(EXERCISE TASK):
Each line that holds the word "copy" counts once; report the total and nothing else.

(PROVIDED DATA):
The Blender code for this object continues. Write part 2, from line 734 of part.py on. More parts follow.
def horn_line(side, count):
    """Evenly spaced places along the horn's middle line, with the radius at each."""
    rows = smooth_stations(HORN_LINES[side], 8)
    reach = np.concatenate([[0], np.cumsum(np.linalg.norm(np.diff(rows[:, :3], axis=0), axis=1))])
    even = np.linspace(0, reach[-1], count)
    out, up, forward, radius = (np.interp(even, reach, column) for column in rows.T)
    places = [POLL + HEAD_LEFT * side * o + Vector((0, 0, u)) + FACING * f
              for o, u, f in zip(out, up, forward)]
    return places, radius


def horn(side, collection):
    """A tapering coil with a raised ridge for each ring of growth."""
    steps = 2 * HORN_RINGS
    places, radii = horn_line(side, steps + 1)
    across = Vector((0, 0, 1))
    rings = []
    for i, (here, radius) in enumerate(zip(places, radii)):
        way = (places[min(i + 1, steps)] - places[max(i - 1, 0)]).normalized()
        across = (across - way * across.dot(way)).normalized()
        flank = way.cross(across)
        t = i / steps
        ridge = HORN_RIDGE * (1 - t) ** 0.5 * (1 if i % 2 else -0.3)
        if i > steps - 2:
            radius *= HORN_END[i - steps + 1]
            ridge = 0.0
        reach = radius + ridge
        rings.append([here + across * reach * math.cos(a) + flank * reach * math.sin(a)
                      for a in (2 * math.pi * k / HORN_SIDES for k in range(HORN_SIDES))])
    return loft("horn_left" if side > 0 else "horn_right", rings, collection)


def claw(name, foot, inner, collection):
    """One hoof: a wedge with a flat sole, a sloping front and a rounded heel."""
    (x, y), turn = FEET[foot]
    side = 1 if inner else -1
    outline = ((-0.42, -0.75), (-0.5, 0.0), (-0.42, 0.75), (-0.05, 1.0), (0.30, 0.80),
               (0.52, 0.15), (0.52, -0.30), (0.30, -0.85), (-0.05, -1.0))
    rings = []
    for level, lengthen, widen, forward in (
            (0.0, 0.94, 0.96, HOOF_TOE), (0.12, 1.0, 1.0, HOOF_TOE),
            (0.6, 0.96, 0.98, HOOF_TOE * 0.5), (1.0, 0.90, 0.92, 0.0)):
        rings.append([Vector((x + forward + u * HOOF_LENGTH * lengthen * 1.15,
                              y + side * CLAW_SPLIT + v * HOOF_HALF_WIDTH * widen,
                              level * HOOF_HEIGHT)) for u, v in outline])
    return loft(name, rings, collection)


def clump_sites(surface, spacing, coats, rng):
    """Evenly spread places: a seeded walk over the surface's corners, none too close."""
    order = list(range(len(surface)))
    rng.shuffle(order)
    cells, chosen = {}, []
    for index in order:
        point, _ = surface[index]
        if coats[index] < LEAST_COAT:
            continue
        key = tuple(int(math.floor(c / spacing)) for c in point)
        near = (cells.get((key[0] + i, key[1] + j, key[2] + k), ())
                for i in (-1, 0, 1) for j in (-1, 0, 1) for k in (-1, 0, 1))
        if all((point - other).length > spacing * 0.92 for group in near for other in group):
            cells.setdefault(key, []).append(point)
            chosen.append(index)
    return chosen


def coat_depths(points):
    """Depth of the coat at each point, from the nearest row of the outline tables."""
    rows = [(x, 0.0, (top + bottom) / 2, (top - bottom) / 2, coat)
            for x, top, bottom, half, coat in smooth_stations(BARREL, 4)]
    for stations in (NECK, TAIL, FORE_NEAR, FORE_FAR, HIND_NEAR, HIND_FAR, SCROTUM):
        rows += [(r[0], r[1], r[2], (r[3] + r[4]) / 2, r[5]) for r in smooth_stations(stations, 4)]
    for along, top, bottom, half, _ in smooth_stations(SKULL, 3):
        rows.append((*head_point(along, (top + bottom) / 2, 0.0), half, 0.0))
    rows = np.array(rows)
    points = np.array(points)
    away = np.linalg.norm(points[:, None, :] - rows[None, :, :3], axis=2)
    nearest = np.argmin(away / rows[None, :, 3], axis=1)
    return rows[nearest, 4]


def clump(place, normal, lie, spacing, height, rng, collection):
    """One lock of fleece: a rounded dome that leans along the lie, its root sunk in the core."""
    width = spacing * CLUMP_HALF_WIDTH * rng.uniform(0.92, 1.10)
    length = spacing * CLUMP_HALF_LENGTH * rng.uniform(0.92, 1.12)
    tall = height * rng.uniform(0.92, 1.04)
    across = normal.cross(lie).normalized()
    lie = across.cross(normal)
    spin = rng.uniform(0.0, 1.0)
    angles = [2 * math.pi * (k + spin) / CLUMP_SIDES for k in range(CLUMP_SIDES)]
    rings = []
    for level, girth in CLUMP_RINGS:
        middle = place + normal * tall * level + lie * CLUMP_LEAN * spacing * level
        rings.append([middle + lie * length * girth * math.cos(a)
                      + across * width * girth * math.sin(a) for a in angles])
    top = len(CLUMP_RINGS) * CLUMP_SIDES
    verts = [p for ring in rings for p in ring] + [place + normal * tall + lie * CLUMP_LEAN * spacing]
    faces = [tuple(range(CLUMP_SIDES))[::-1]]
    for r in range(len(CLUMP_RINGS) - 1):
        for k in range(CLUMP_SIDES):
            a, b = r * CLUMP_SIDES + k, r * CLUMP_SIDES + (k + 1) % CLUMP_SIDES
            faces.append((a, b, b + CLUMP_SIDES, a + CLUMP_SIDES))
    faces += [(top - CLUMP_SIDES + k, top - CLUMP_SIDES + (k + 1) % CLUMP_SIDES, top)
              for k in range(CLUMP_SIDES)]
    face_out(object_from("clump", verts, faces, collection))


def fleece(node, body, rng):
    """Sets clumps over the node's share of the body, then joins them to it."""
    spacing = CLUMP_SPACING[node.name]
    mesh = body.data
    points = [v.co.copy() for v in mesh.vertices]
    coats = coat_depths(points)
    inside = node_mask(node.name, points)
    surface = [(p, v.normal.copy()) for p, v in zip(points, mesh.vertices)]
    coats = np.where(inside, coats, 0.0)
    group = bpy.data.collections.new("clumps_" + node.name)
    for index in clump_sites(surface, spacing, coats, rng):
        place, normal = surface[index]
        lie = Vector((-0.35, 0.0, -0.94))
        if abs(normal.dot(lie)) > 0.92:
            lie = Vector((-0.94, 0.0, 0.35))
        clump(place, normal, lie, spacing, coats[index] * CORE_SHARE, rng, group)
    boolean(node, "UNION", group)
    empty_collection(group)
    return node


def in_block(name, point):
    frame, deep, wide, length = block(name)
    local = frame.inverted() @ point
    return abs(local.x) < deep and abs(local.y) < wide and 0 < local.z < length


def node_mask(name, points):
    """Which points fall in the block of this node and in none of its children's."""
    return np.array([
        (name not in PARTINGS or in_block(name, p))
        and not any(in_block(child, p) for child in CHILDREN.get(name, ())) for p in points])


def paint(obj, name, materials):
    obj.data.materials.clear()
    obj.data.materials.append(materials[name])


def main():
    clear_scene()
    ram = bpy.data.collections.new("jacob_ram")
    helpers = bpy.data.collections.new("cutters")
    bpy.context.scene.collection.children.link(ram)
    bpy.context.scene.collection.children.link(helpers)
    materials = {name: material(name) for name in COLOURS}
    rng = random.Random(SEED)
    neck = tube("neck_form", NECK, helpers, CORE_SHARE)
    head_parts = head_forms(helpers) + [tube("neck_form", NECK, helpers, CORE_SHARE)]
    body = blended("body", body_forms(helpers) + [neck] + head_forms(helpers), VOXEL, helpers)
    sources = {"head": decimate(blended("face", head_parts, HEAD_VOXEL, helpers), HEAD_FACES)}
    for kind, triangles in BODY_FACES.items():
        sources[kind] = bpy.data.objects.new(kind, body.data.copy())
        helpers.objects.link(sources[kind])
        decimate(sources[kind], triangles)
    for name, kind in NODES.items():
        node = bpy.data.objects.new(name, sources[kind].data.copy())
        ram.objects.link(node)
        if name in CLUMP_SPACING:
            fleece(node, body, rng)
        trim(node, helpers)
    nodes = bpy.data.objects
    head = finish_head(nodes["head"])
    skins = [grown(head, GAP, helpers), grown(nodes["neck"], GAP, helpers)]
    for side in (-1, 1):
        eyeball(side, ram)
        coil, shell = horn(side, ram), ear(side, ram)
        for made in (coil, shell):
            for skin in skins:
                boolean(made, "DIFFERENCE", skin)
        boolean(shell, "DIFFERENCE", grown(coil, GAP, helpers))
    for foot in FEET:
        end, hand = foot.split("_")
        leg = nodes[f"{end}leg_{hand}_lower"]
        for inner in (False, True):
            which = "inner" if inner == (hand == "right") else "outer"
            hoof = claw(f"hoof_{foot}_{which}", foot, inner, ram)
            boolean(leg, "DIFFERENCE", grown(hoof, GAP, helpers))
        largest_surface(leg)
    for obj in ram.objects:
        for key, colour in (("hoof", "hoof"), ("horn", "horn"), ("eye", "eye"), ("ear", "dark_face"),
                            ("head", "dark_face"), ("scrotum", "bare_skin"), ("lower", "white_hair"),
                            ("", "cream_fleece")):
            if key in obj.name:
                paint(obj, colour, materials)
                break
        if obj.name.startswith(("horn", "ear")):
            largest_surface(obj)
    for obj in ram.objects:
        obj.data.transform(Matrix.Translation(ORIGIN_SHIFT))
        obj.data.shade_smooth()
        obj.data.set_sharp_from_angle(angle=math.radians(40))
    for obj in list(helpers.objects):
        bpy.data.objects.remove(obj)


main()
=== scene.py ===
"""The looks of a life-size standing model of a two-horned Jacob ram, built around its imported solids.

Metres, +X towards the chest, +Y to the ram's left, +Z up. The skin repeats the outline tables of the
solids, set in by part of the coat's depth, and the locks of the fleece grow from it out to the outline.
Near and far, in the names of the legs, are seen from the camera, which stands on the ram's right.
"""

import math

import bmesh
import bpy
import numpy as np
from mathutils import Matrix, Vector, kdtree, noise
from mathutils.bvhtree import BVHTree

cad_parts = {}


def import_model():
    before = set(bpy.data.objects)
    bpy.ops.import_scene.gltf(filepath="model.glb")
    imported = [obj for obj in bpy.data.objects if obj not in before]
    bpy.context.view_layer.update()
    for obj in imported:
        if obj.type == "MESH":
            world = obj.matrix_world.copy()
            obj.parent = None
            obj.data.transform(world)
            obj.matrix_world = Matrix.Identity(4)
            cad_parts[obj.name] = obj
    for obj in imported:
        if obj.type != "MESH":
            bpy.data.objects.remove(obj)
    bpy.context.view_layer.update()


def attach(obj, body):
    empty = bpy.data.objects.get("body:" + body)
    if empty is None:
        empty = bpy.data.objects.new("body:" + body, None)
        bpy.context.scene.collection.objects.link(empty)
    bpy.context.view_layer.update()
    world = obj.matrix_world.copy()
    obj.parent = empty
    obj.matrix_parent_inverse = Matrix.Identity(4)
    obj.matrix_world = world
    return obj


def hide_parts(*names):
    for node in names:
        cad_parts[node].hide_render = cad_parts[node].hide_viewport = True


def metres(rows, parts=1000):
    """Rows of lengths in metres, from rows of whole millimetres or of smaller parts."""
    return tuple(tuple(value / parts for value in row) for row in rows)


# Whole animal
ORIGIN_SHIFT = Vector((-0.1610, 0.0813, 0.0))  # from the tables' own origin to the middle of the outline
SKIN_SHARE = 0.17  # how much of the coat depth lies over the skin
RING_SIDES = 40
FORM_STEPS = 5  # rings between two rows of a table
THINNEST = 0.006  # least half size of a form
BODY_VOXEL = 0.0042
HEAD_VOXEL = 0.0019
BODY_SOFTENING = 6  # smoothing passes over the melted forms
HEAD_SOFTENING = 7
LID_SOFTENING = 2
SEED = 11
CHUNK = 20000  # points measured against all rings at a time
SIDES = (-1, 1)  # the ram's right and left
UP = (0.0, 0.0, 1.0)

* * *

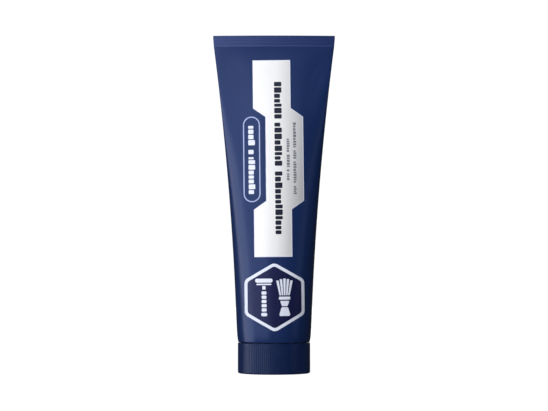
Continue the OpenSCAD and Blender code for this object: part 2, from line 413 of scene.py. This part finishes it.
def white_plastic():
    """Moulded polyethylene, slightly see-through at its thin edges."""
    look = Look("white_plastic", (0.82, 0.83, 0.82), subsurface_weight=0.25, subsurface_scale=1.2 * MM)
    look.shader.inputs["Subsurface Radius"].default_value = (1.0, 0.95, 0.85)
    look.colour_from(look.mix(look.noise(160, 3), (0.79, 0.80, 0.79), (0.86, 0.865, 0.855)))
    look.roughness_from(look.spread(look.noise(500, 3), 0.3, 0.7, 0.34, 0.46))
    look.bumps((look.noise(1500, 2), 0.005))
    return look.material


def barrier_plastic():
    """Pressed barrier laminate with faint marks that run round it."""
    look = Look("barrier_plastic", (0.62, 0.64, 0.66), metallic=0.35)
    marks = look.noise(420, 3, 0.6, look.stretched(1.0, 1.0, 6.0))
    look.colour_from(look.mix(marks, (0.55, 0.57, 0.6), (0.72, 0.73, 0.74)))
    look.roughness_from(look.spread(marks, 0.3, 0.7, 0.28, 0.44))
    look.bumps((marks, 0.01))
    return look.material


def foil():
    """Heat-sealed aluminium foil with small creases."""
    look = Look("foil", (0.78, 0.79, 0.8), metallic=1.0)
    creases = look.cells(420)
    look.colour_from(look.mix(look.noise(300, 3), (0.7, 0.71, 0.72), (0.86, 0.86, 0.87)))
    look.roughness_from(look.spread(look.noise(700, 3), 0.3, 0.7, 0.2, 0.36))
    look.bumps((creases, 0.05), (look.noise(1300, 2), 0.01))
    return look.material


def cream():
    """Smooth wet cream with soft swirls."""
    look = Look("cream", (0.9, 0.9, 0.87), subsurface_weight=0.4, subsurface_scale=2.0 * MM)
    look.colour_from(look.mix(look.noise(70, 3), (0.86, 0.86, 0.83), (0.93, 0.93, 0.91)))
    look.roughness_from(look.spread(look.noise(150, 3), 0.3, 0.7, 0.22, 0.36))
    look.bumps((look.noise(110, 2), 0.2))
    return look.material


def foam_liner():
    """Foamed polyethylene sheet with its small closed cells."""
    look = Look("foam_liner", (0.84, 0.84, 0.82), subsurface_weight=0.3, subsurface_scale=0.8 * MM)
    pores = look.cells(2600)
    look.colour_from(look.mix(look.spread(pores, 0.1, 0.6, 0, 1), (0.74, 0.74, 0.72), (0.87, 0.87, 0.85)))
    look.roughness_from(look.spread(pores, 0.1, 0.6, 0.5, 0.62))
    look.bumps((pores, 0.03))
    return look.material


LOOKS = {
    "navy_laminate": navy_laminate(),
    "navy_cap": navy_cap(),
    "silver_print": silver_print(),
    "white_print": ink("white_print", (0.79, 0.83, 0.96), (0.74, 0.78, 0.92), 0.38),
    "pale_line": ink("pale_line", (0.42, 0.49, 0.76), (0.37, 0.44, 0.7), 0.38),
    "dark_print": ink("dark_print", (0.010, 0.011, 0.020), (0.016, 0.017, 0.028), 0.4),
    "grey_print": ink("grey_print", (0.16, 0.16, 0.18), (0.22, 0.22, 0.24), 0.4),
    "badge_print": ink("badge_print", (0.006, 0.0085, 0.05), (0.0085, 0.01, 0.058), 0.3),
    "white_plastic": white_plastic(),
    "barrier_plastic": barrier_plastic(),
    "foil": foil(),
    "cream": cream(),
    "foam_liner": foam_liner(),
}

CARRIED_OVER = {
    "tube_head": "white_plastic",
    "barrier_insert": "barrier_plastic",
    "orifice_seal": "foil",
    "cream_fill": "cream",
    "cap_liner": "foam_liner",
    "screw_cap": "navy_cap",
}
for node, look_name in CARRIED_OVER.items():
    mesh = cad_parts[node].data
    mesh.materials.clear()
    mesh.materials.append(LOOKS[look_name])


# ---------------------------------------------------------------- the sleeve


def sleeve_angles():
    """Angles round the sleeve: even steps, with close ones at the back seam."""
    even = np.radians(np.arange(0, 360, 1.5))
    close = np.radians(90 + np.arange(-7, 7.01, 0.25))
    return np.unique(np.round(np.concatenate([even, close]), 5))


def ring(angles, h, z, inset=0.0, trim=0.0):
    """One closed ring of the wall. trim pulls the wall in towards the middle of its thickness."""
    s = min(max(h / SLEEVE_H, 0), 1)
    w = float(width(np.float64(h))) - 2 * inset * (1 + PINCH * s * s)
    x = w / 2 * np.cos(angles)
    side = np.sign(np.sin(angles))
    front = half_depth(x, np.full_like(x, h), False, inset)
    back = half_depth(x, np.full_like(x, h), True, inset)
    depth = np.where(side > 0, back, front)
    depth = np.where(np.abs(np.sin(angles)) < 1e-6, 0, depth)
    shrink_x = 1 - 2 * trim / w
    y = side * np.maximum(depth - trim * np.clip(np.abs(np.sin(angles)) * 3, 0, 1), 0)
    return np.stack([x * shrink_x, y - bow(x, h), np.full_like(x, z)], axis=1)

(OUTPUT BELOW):
6